Hey, I can take ClipSeg.

Nech-C avatar Aug 13 '24 18:08 Nech-C

Hi @davidgxue and @MnCSSJ4x, I was wondering if you've made any recent progress on uniformizing LLaVa and Paligemma. They're some of the last image-text-to-text models left to uniformize, and it would be great to get them done to unblock the image-text-to-text pipeline. If not, I can help get them finished, as they should be similar to other image-text-to-text models that are being uniformized. Thanks!

yonigozlan avatar Aug 14 '24 13:08 yonigozlan

Hi @davidgxue and @MnCSSJ4x, I was wondering if you've made any recent progress on uniformizing LLaVa and Paligemma. They're some of the last image-text-to-text models left to uniformize, and it would be great to get them done to unblock the image-text-to-text pipeline. If not, I can help get them finished, as they should be similar to other image-text-to-text models that are being uniformized. Thanks!

Hey. I had written a draft PR for Paligemma. I was blocked with some curriculum work due to which I wasn't able to resolve the comments as well as write the test suite. You can start LLaVa if no one else has taken it. Also, feel free to ping me in that PR as I also need some help in writing tests and understanding the reference codebase.

MnCSSJ4x avatar Aug 14 '24 13:08 MnCSSJ4x

@yonigozlan I am so sorry about the delay. I made some progress locally a while ago, but then completely forgot about this github issue. Will try to get it out today or tomorrow. Will keep you posted if anything changes.

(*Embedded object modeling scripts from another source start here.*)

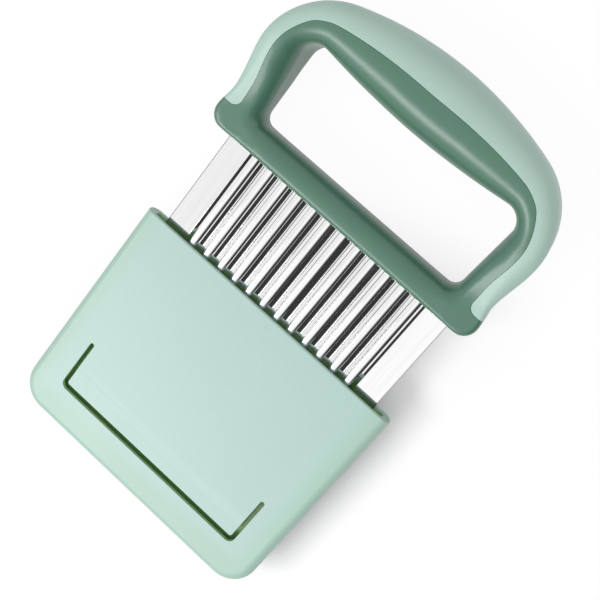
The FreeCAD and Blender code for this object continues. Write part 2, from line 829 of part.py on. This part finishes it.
def tongue_profile(body):
    """Side view of the tongue. Its outer face steps in near the tip, by two equal
    arcs that meet halfway down the step."""
    inner = f"{BORE_THICKNESS} / 2"
    outer = f"{GUARD_THICKNESS} / 2"
    lowered = f"{GUARD_THICKNESS} / 2 - Sizes.tongue_step"
    middle_y = f"{STEP_HEAD} - Sizes.tongue_step_length / 2"
    middle_z = f"{GUARD_THICKNESS} / 2 - Sizes.tongue_step / 2"
    tip_y = -tongue_tip
    root_y = tip_y + sheet.tongue_height
    head_y = tip_y + sheet.tongue_step_height
    foot_y = head_y - sheet.tongue_step_length
    inner_z = bore_thickness / 2
    outer_z = guard_thickness / 2
    lowered_z = outer_z - sheet.tongue_step
    radius = (sheet.tongue_step_length**2 + sheet.tongue_step**2) / (4 * sheet.tongue_step)
    lean = math.asin(sheet.tongue_step_length / 2 / radius)
    up = math.pi / 2
    head_circle = Part.Circle(point(head_y, outer_z - radius), point(0, 0, 1), radius)
    foot_circle = Part.Circle(point(foot_y, lowered_z + radius), point(0, 0, 1), radius)
    sketch = new_sketch(body, "tongue_profile", "YZ_Plane")
    sketch.addGeometry(Part.LineSegment(point(root_y, inner_z), point(root_y, outer_z)))
    sketch.addGeometry(Part.LineSegment(point(root_y, outer_z), point(head_y, outer_z)))
    sketch.addGeometry(Part.ArcOfCircle(head_circle, up, up + lean))
    sketch.addGeometry(Part.ArcOfCircle(foot_circle, 3 * up, 3 * up + lean))
    sketch.addGeometry(Part.LineSegment(point(foot_y, lowered_z), point(tip_y, lowered_z)))
    sketch.addGeometry(Part.LineSegment(point(tip_y, lowered_z), point(tip_y, inner_z)))
    sketch.addGeometry(Part.LineSegment(point(tip_y, inner_z), point(root_y, inner_z)))
    joined_ends = (
        (0, 2, 1, 1),
        (1, 2, 2, 1),
        (2, 2, 3, 2),
        (3, 1, 4, 1),
        (4, 2, 5, 1),
        (5, 2, 6, 1),
        (6, 2, 0, 1),
    )
    for ends_met in joined_ends:
        sketch.addConstraint(Sketcher.Constraint("Coincident", *ends_met))
    hold_point(sketch, 0, 1, TONGUE_ROOT, inner)
    hold_point(sketch, 1, 1, TONGUE_ROOT, outer)
    hold_point(sketch, 2, 1, STEP_HEAD, outer)
    hold_point(sketch, 2, 2, middle_y, middle_z)
    hold_point(sketch, 4, 1, STEP_FOOT, lowered)
    hold_point(sketch, 5, 1, TONGUE_TIP, lowered)
    hold_point(sketch, 6, 1, TONGUE_TIP, inner)
    hold_across(sketch, 2, 3, STEP_HEAD)
    hold_across(sketch, 3, 3, STEP_FOOT)
    return sketch


def make_guard_tongue():
    body = doc.addObject("PartDesign::Body", "guard_tongue_body")
    pad_through(body, "tongue_leaf", tongue_profile(body), "Sizes.tongue_width")
    round_edges(
        body, "tongue_corners", "Sizes.slot_corner - Sizes.slot_width",
        lambda box: upright(box) and near(box.YMin, -tongue_tip),
    )
    return body


MOUTH_Y = f"({FOOT_Y} - Sizes.guard_drawn)"
guard_shell = place(make_guard_shell(), "guard_shell", MOUTH_Y)
guard_tongue = place(make_guard_tongue(), "guard_tongue", MOUTH_Y)

# Check everything, then write one file for each piece
doc.recompute()
for item in doc.Objects:
    if "Invalid" in item.State or "Error" in item.State:
        raise RuntimeError(f"{item.Name} failed: {item.State}")
for piece in (handle_frame, grip_cover, crinkle_blade, guard_shell, guard_tongue):
    if piece.Shape.isNull() or not piece.Shape.isValid() or not piece.Shape.Solids:
        raise RuntimeError(f"{piece.Label} has no sound solid")
    piece.Shape.exportStep(f"parts/{piece.Label}.step")
    print(piece.Label, len(piece.Shape.Solids), round(piece.Shape.Volume, 1))
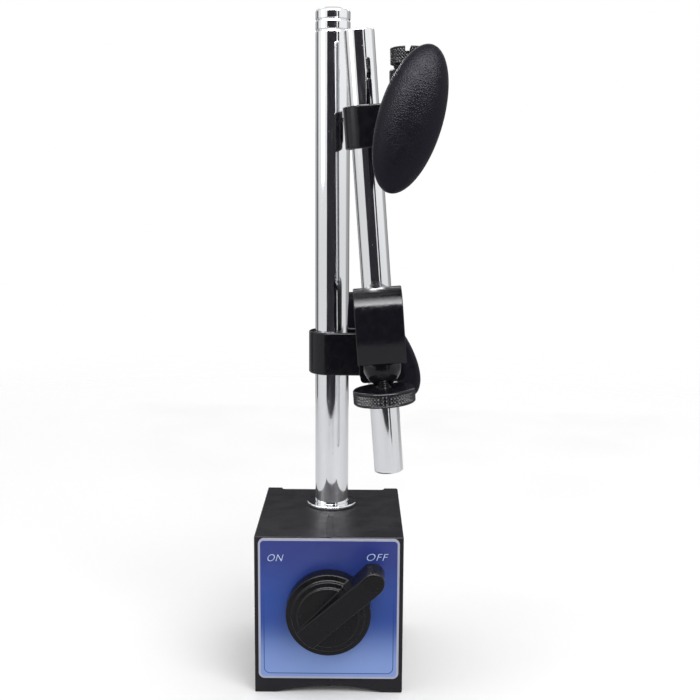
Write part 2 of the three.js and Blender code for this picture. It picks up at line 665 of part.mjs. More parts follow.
function addThumbScrew(arm) {
  const bottom = THUMB_TOP - THUMB_THICK;
  const chamfer = 0.6;
  const profile = [[0, bottom], [THUMB_R - chamfer, bottom], [THUMB_R, bottom + chamfer]];
  profile.push([THUMB_R, THUMB_TOP - chamfer], [THUMB_R - chamfer, THUMB_TOP], [THUMB_SCREW_R, THUMB_TOP]);
  profile.push([THUMB_SCREW_R, THUMB_SCREW_TIP - 1.5], [0.8, THUMB_SCREW_TIP], [0, THUMB_SCREW_TIP]);
  addNode(arm, 'thumb_screw', turned(profile).translate(0, -THUMB_Y, 0), blackOxide());
}

function addSubPost(arm) {
  const [low, high] = [-ROD_BELOW, ROD_LENGTH - ROD_BELOW];
  const edge = 0.6;
  const profile = [[0, low], [ROD_R - edge, low], [ROD_R, low + edge], [ROD_R, high - edge]];
  profile.push([ROD_R - edge, high], [0, high]);
  addNode(arm, 'sub_post', turned(profile, POST_ROUND), chromed());
}

// ---------------------------------------------------------------- indicator holder

const HOLDER_OUTER = ROD_R + RUNNING + HOLDER_STRAP_THICK;
const STEM_BODY_Y = -HOLDER_OUTER - CLEAR - STEM_BODY_R;
const HOLDER_WASHER_Y = STEM_BODY_Y - STEM_BODY_R - CLEAR;
const HOLDER_KNOB_Y = HOLDER_WASHER_Y - HOLDER_WASHER_THICK - CLEAR;

function addHolderClamp(arm) {
  const holder = addGroup(arm, 0, 0, HOLDER_Z);
  const [thick, height] = [HOLDER_STRAP_THICK, HOLDER_STRAP_HEIGHT];
  const strap = clampStrap(ROD_R, thick, height, HOLDER_BOLT_X, HOLDER_OVERHANG);
  addNode(holder, 'holder_strap', strap, blackOxide());

  const headBack = HOLDER_OUTER + CLEAR;
  const tip = -HOLDER_KNOB_Y + NUT_LENGTH - BOLT_SHORT;
  const edge = 0.5;
  const shank = [[0, -headBack - 1], [SHANK_R, -headBack - 1], [SHANK_R, tip - edge]];
  shank.push([SHANK_R - edge, tip], [0, tip]);
  const head = barAlongY(BOLT_HEAD_R, headBack, headBack + BOLT_HEAD_THICK, 6);
  const bolt = join(turnedForward(shank, SMALL_ROUND), head).translate(HOLDER_BOLT_X, 0, 0);
  addNode(holder, 'holder_bolt', bolt, blackOxide());
  const [y0, y1] = [HOLDER_WASHER_Y - HOLDER_WASHER_THICK, HOLDER_WASHER_Y];
  const washer = ringAlongY(SHANK_R + BOLT_PLAY, HOLDER_WASHER_R, y0, y1, SMALL_ROUND);
  addNode(holder, 'holder_washer', washer.translate(HOLDER_BOLT_X, 0, 0), chromed());
  return holder;
}

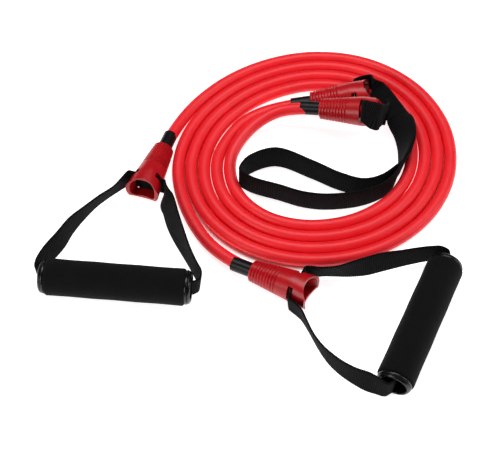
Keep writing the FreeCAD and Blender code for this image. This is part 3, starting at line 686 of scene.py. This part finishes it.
LEFT_OUTER_TURN, LEFT_INNER_TURN = 58.0, 78.0
RIGHT_UPPER_TURN, RIGHT_LOWER_TURN = 60.0, 54.0
LEFT_OUTER_LEG = [
    web(-123.2, 27.7, 14.7, 0.21, -0.23, 1, 23.5),
    web(-136.2, 15.7, 14.9, 0.21, -0.19, 1),
    web(-147.5, 2.7, 15.0, 0.13, -0.10, 1),
    web(-157.7, -10.7, 15.2, 0, 0.02, 1),
    web(-165.7, -26.1, 15.3, -0.11, 0.07, 1),
    web(-175.4, -41.0, 15.4, -0.12, 0.05, 1),
    by_grip(LEFT_GRIP, -1, 3.2, 10.5, 15.7, -0.06, 0.02, 1, 23.2),
    by_grip(LEFT_GRIP, -1, 3.4, 3.6, 16.0, -0.03, 0, 1, 22.0),
]
LEFT_INNER_LEG = [
    web(-75.4, 18.5, 13.7, 0.46, 0.17, 1),
    web(-72.7, 11.4, 13.8, 0.49, 0.16, 1),
    web(-68.9, -2.3, 14.0, 0.48, 0.17, 1),
    web(-64.0, -16.0, 14.2, 0.38, 0.15, 1),
    web(-58.6, -29.1, 14.4, 0.24, 0.11, 1),
    web(-53.2, -41.5, 14.6, 0.13, 0.07, 1),
    by_grip(LEFT_GRIP, 1, 0.5, 20.8, 14.9, 0.1, 0.04, 1, 24.0),
    by_grip(LEFT_GRIP, 1, 5.9, 10.7, 15.5, 0.14, 0, 1, 23.0),
    by_grip(LEFT_GRIP, 1, 5.9, 3.7, 16.0, 0.08, 0, 1, 21.8),
]
RIGHT_UPPER_LEG = [
    web(61.5, -58.4, 14.8, -0.03, -0.22, 1, 23.0),
    web(73.2, -57.9, 14.9, 0, -0.20, 1),
    web(86.8, -55.8, 15.0, 0, 0, 1),
    web(100.9, -52.7, 15.1, -0.06, 0.15, 1),
    web(114.6, -48.8, 15.3, -0.05, 0.16, 1),
    web(128.4, -45.8, 15.4, -0.03, 0.07, 1),
    web(142.3, -42.7, 15.5, -0.02, 0.02, 1),
    by_grip(RIGHT_GRIP, 1, 1.7, 17.0, 15.6, 0, 0, 1, 23.8),
    by_grip(RIGHT_GRIP, 1, 5.7, 9.0, 15.8, 0, 0, 1, 22.8),
    by_grip(RIGHT_GRIP, 1, 4.8, 2.1, 16.0, 0, 0, 1, 22.0),
]
RIGHT_LOWER_LEG = [
    web(42.5, -99.6, 14.8, -0.09, -0.04, 1, 23.0),
    web(48.2, -111.4, 14.9, -0.15, -0.07, 1),
    web(53.4, -123.3, 15.0, -0.17, -0.07, 1),
    web(59.4, -134.0, 15.1, -0.12, -0.06, 1),
    web(66.6, -143.2, 15.3, -0.04, -0.03, 1),
    web(75.1, -151.1, 15.4, 0, 0.02, 1),
    web(84.7, -157.7, 15.5, 0.04, 0.08, 1),
    by_grip(RIGHT_GRIP, -1, 4.9, 19.6, 15.6, 0.08, 0.18, 1, 24.6),
    by_grip(RIGHT_GRIP, -1, 5.1, 11.1, 15.8, 0.06, 0.12, 1, 23.5),
    by_grip(RIGHT_GRIP, -1, 5.2, 3.5, 15.9, 0.02, 0.04, 1, 22.0),
]
print("stations of the left legs", len(LEFT_OUTER_LEG), len(LEFT_INNER_LEG))
print("stations of the right legs", len(RIGHT_UPPER_LEG), len(RIGHT_LOWER_LEG))

# %% From slot to grip and back


def local_station(place, x, y, z, lean=0.0, width=CROSS_WIDTH, ahead=0.0):
    """Station in a connector's own frame; lean tips its width towards local Y, ahead towards X."""
    own = drawing_place(place)
    p = own @ Vector((x, y, z))
    w = own.to_3x3() @ Vector((ahead, lean, 1))
    return (p.x, p.y, p.z, w.x, w.y, w.z, width, WEB_THICK)


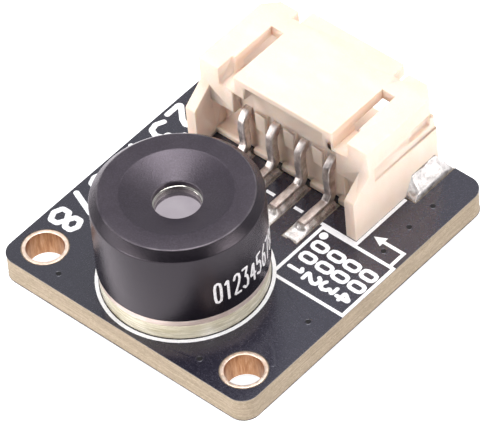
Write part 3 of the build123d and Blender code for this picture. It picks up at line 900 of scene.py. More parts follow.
def filleted(tree, curve, count, radius):
    """A curve with its corners rounded off in so many steps."""
    made = node(tree, "GeometryNodeFilletCurve", Curve=curve)
    if "Mode" in made.inputs:
        made.inputs["Mode"].default_value = "Poly"
    else:
        made.mode = "POLY"
    feed(tree, made.inputs["Count"], count)
    feed(tree, made.inputs["Radius"], radius)
    return made.outputs["Curve"]


def close_tree(tree, geometry, end, finish):
    """Ends a tree in Realize Instances and Set Material."""
    real = node(tree, "GeometryNodeRealizeInstances", Geometry=geometry)
    painted = node(tree, "GeometryNodeSetMaterial", Geometry=real.outputs["Geometry"])
    painted.inputs["Material"].default_value = finishes[finish]
    tree.links.new(painted.outputs["Geometry"], end.inputs["Geometry"])


print("node-tree helpers ready")

# %% Growing a shape from lines


def lines_mesh(lines):
    """A mesh of loose edges that follow some lines of points."""
    points = []
    edges = []
    for line in lines:
        first = len(points)
        points += [tuple(p) if len(p) == 3 else (p[0], p[1], 0.0) for p in line]
        edges += [(first + i, first + i + 1) for i in range(len(line) - 1)]
    mesh = bpy.data.meshes.new("lines")
    mesh.from_pydata(points, edges, [])
    return mesh


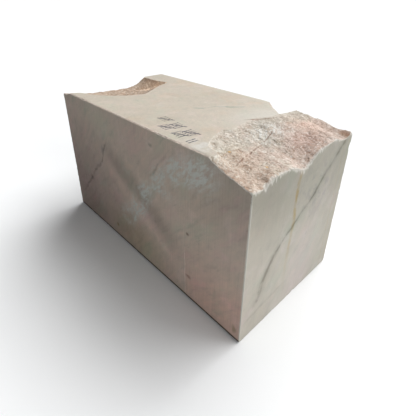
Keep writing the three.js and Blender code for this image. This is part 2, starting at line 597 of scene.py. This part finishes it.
BACK_VEINS = (
    ([(-0.44, 0.06), (-0.39, 0.13), (-0.31, 0.19), (-0.25, 0.27), (-0.18, 0.32), (-0.11, 0.41),
      (-0.05, 0.50)], 0.016, 0.9, (0.66, 0.68, 0.66)),
    ([(0.08, 0.03), (0.15, 0.12), (0.21, 0.23), (0.29, 0.30), (0.36, 0.41), (0.44, 0.53)],
     0.010, 0.8, (0.72, 0.70, 0.68)),
    ([(-0.30, 0.46), (-0.22, 0.43), (-0.12, 0.44), (-0.02, 0.40)], 0.008, 0.6, (0.74, 0.80, 0.76)),
)
LEFT_VEINS = (
    ([(-0.23, 0.44), (-0.15, 0.37), (-0.08, 0.28), (0.0, 0.23), (0.09, 0.14), (0.16, 0.04)],
     0.013, 0.9, (0.64, 0.66, 0.65)),
    ([(-0.21, 0.16), (-0.12, 0.12), (-0.05, 0.06)], 0.007, 0.6, (0.76, 0.74, 0.72)),
)
TOP_VEIN = [(0.03, -0.012), (0.067, 0.007), (0.087, 0.06), (0.127, 0.093), (0.18, 0.16)]

# Soft patches of other tones, and small blots: (middle, radii, tint)
FRONT_TONES = (
    # Painted shade: the front darker towards its left and bottom.
    ((-0.50, 0, 0.14), (0.62, ANY, 0.42), (0.62, 0.56, 0.58)),
    ((-0.02, 0, 0.07), (0.28, ANY, 0.15), (0.86, 0.84, 0.76)),
    ((0.50, 0, 0.52), (0.32, ANY, 0.26), (0.72, 0.74, 0.74)),
    ((-0.22, 0, 0.50), (0.16, ANY, 0.07), (0.94, 1.02, 0.97)),
)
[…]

davidgxue avatar Aug 14 '24 14:08 davidgxue

Hey @yonigozlan actually, feel free to work on LLAVA. I realized I previously made progress on CLIP not LLAVA. And I am also getting a lot of work lately, so probably won't be able to help out on that one. Sorry about that! CLIP will come around tho!

davidgxue avatar Aug 16 '24 04:08 davidgxue

Since nobody has claimed them yet, dibs on Nougat and SigLip

They should now be ready for review + they already have backwards compatibility support

leloykun avatar Aug 16 '24 08:08 leloykun

Btw, DepthAnything, Dino, Maskformer, & VIT don't have processors

leloykun avatar Aug 16 '24 08:08 leloykun

@zucchini-nlp here's for the rest of the processors: https://github.com/huggingface/transformers/pull/32845

leloykun avatar Aug 16 '24 09:08 leloykun

@leloykun WOW, thanks a lot! I can review those on Monday, today will be a bit busy

zucchini-nlp avatar Aug 16 '24 09:08 zucchini-nlp

Thanks too!

For now, the PR for Chameleon, https://github.com/huggingface/transformers/pull/32181, is the safest to merge as (1) the processor doesn't expect special args (e.g. text_pair and such) and (2) the PR also already has tests

The PRs for Nougat https://github.com/huggingface/transformers/pull/32841 and the LayoutLM models https://github.com/huggingface/transformers/pull/32180 need more thought as their processors expect special args (cc @yonigozlan, I think @molbap is right that our current implementation is kinda wonky)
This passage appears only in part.